If Foxman means that evangelicals would Christianize by inspiration and example, he’s right — but so what? By definition, to be an evangelical means to wish to influence the culture in what Christians regard as a spiritually healthful direction. Good for them.

Broadly speaking, that direction is one that we Jews likewise traditionally have regarded as healthy and positive. Many classical Jewish sources — the Talmud, Midrash, Maimonides and other authorities — speak of the need to bring humanity closer to the values of the One God.

There is nothing exclusively Christian about favoring traditional marriage, lamenting the abortion culture or defending a helpless woman like Terri Schiavo. Christians are only doing what we Jews ought to do.

So why vilify them? Historical Christian anti-Semitic persecution cannot fully explain modern Jewish attitudes. Surely, Jews are rational enough to appreciate that we don’t live in medieval Europe but rather in a time of unprecedented Christian philo-Semitism, especially among conservative Christians.

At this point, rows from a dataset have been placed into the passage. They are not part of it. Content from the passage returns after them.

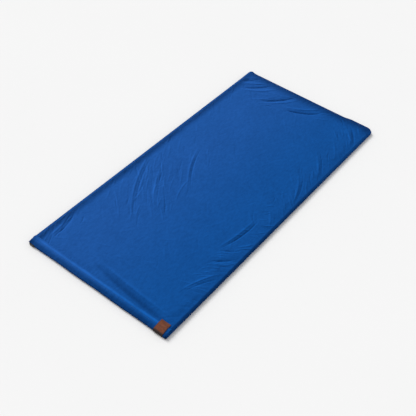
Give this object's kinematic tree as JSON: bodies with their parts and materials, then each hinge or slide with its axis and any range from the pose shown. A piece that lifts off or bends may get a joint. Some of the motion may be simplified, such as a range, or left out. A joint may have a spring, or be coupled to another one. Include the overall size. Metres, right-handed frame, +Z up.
{
  "type": "infrared sauna blanket",
  "caption": "Flat padded blue velour sauna bag with a fold-hinged lid, side and foot zips, a rolled head hem, a leather pull tab, heating zones and a plug inlet.",
  "frame": {"origin": "centre of the underside, on the floor", "axes": "+Y from the head end to the foot, +X from the zip side to the fold side, +Z up"},
  "size_m": [0.8398, 1.7998, 0.0237],
  "materials": {
    "velour": "royal blue short-pile velour",
    "liner": "black waterproof PU liner",
    "wadding": "white fibre wadding",
    "foil": "bright reflective foil",
    "felt": "grey carbon-fibre felt",
    "heating_wire": "red silicone-sheathed heating wire",
    "lead": "black sheathed lead",
    "black_plastic": "black moulded plastic",
    "contact": "plated contacts",
    "steel": "plated steel",
    "zip_tape": "black woven zip tape",
    "zip_teeth": "black moulded teeth",
    "gunmetal": "gunmetal zip hardware",
    "leather": "tan brown leather",
    "garage": "black folded webbing"
  },
  "bodies": {
    "lower_half": {"foot_zip_chain_lower": "zip_teeth", "foot_zip_retainer_box_lower": "gunmetal", "foot_zip_tape_lower": "zip_tape", "foot_zip_top_stop_lower": "gunmetal", "inlet_bezel": "black_plastic", "inlet_contacts": "contact", "inlet_housing": "black_plastic", "inlet_lead": "lead", "inlet_screw_fold_side": "steel", "inlet_screw_zip_side": "steel", "lower_cover": "velour", "lower_junction_box": "black_plastic", "lower_legs_heating_felt": "felt", "lower_legs_heating_wire": "heating_wire", "lower_legs_return_lead": "lead", "lower_legs_supply_lead": "lead", "lower_legs_temperature_sensor": "black_plastic", "lower_liner": "liner", "lower_reflector": "foil", "lower_torso_heating_felt": "felt", "lower_torso_heating_wire": "heating_wire", "lower_torso_return_lead": "lead", "lower_torso_supply_lead": "lead", "lower_torso_temperature_sensor": "black_plastic", "lower_wadding": "wadding", "side_zip_chain_lower": "zip_teeth", "side_zip_retainer_box_lower": "gunmetal", "side_zip_tape_lower": "zip_tape", "side_zip_top_stop_lower": "gunmetal", "thermal_cutout": "steel", "zip_garage": "garage"},
    "lid": {"foot_zip_chain_upper": "zip_teeth", "foot_zip_insertion_pin_upper": "gunmetal", "foot_zip_tape_upper": "zip_tape", "foot_zip_top_stop_upper": "gunmetal", "head_hem": "velour", "leather_tab": "leather", "side_zip_chain_upper": "zip_teeth", "side_zip_insertion_pin_upper": "gunmetal", "side_zip_tape_upper": "zip_tape", "side_zip_top_stop_upper": "gunmetal", "upper_cover": "velour", "upper_junction_box": "black_plastic", "upper_legs_heating_felt": "felt", "upper_legs_heating_wire": "heating_wire", "upper_legs_return_lead": "lead", "upper_legs_supply_lead": "lead", "upper_liner": "liner", "upper_reflector": "foil", "upper_torso_heating_felt": "felt", "upper_torso_heating_wire": "heating_wire", "upper_torso_return_lead": "lead", "upper_torso_supply_lead": "lead", "upper_wadding": "wadding"},
    "side_slider": {"side_zip_slider": "gunmetal"},
    "foot_slider": {"foot_zip_slider": "gunmetal"},
    "side_puller": {"side_zip_puller": "gunmetal"},
    "foot_puller": {"foot_zip_puller": "gunmetal"}
  },
  "joints": [
    {"name": "lid_fold", "type": "hinge", "parent": "lower_half", "child": "lid", "pos_m": [0.4203, 0, 0.011], "axis": [0, 1, 0], "range_deg": [0, 180]},
    {"name": "side_zip_travel", "type": "slide", "parent": "lower_half", "child": "side_slider", "axis": [0, -1, 0], "range_m": [0, 1.692]},
    {"name": "foot_zip_travel", "type": "slide", "parent": "lower_half", "child": "foot_slider", "axis": [1, 0, 0], "range_m": [0, 0.632]},
    {"name": "side_puller_swing", "type": "hinge", "parent": "side_slider", "child": "side_puller", "pos_m": [-0.4174, 0.845, 0.011], "axis": [0, 0, 1], "range_deg": [0, 180]},
    {"name": "foot_puller_swing", "type": "hinge", "parent": "foot_slider", "child": "foot_puller", "pos_m": [-0.375, 0.8974, 0.011], "axis": [0, 0, 1], "range_deg": [0, 180]}
  ]
}
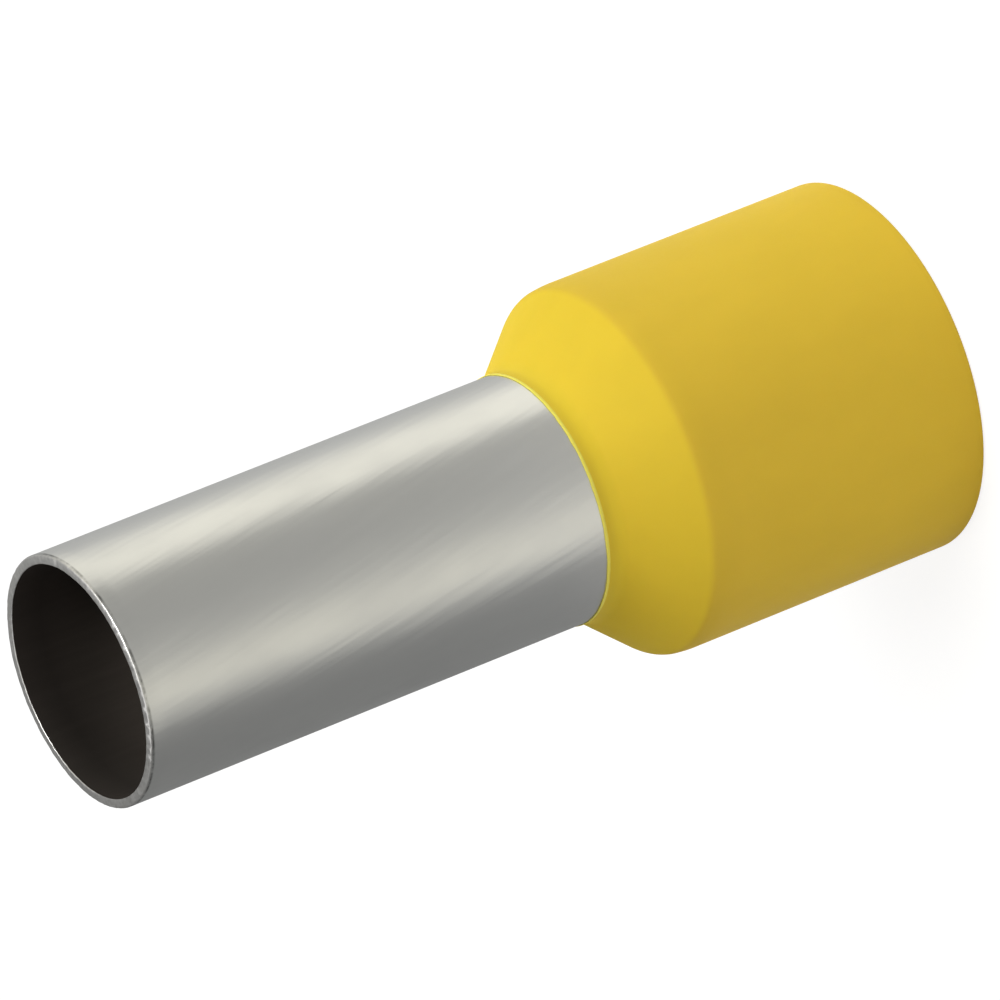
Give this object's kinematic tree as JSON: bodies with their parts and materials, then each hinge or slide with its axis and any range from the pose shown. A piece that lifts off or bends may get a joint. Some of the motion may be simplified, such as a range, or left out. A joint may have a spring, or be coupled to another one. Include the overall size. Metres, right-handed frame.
{
  "type": "wire ferrule",
  "caption": "Thin tinned copper sleeve with a flared inner end, seated in a moulded plastic insulating collar, crimped on the stripped end of a stranded wire.",
  "frame": {"origin": "centre of the collar's mouth, in the plane of its rim, on which the ferrule stands", "axes": "+Z along the common axis, from the collar's mouth to the sleeve's cut end"},
  "size_m": [0.0116, 0.0116, 0.0284],
  "materials": {
    "tinned_copper": "satin electroplated tin on a drawn copper tube",
    "yellow_plastic": "moulded, satin"
  },
  "bodies": {
    "root": {"metal_sleeve": "tinned_copper", "plastic_collar": "yellow_plastic"}
  },
  "joints": []
}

For the needlessly heightened state of Jewish concern about evangelicals, we can’t blame the ADL entirely. Yet the group has done much to exacerbate Jewish worries. What drives the ADL to stoke our fears?

Let’s be realistic. Naturally, a crusading nonprofit organization needs a bad guy to give a sense of urgency to its fundraising campaigns. The ADL has more than $52 million in yearly expenses, including Foxman’s $412,000 in salary and other compensation (according to publicly available 2003 tax information). Not bad for a nonprofit.

The anti-defamation professionals of the Jewish community are no dummies. Nor, I believe, are they paranoid. Or cynical.

True, if these well-meaning folks are directing so much attention to the wildly exaggerated menace of Christian evangelicals, I don’t see an alternative explanation to a financial one. But this doesn’t mean the ADL leadership is corrupt.

Rather, don’t dismiss the Marxist insight that money can shape consciousness. For whatever reason, hyperventilating about Christians makes Jews open their wallets. Very possibly, a dynamic inherent in the nonprofit business molds the attitudes of those who work in this curious industry.

Not cynics at all, they sincerely come to believe those things they must say to raise money — money, I would add, that would be far better spent on other communal needs, such as Jewish education, which is the best assurance of a flourishing communal life.

In more ways than one, the ADL’s success is our loss.